-- Start of Data for processing --
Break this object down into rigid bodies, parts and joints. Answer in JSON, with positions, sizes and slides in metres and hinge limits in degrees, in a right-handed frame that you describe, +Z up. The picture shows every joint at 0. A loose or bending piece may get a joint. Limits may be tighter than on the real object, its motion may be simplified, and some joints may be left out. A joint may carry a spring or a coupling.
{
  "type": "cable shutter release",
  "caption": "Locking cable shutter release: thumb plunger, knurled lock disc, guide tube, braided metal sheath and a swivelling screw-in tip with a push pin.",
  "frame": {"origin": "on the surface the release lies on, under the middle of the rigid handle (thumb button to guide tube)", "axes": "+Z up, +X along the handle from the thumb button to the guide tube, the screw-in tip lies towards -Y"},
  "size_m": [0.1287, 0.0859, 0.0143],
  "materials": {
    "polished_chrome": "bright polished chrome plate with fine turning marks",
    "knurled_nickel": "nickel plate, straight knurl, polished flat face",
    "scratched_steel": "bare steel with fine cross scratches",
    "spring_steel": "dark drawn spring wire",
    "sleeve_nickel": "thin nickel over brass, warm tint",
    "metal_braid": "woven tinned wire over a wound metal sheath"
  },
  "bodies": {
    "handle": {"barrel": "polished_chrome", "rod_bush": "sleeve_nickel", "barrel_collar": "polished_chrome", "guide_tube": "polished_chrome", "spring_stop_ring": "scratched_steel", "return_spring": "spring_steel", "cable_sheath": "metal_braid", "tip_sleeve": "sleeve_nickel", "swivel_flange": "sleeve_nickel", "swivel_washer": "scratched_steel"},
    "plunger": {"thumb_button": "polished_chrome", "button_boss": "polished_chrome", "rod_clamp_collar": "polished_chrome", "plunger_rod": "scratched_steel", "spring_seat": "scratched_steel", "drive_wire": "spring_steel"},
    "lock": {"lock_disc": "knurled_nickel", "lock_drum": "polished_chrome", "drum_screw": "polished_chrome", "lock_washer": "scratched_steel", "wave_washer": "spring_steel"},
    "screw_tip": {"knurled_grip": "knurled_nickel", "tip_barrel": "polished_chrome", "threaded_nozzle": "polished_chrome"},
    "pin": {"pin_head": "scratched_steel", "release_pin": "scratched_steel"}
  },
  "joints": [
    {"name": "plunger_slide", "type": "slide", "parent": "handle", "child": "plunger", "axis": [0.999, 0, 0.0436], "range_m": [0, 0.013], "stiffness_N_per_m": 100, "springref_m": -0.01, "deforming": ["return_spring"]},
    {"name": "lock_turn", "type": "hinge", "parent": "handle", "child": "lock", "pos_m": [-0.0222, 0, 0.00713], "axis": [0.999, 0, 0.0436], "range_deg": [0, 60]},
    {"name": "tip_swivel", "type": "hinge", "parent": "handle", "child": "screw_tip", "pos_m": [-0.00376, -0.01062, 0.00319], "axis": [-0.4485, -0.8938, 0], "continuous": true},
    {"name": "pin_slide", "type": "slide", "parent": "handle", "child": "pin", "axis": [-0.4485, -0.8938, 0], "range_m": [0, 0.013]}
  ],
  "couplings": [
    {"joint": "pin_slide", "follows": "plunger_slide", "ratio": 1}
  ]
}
-- End of Data for processing --
-- Start of Data for processing --
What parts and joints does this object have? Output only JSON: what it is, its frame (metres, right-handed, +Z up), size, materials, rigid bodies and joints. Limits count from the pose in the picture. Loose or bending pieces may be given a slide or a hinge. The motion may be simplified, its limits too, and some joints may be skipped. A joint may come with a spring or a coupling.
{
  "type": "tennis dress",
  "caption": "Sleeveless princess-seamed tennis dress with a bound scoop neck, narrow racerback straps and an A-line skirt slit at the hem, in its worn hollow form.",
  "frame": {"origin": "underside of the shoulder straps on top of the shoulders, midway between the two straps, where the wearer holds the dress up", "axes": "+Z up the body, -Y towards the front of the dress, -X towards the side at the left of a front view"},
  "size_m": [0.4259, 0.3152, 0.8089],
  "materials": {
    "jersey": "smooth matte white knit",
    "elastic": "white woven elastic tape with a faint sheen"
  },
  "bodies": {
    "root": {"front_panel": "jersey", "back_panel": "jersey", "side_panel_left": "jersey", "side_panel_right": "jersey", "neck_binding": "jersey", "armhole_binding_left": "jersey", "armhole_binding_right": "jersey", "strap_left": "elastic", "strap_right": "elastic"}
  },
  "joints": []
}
-- End of Data for processing --
■ What is being asked:
Determine the number of lines in the data that contain "handed" as a word or string, and state only that number.

■ Complete response:
2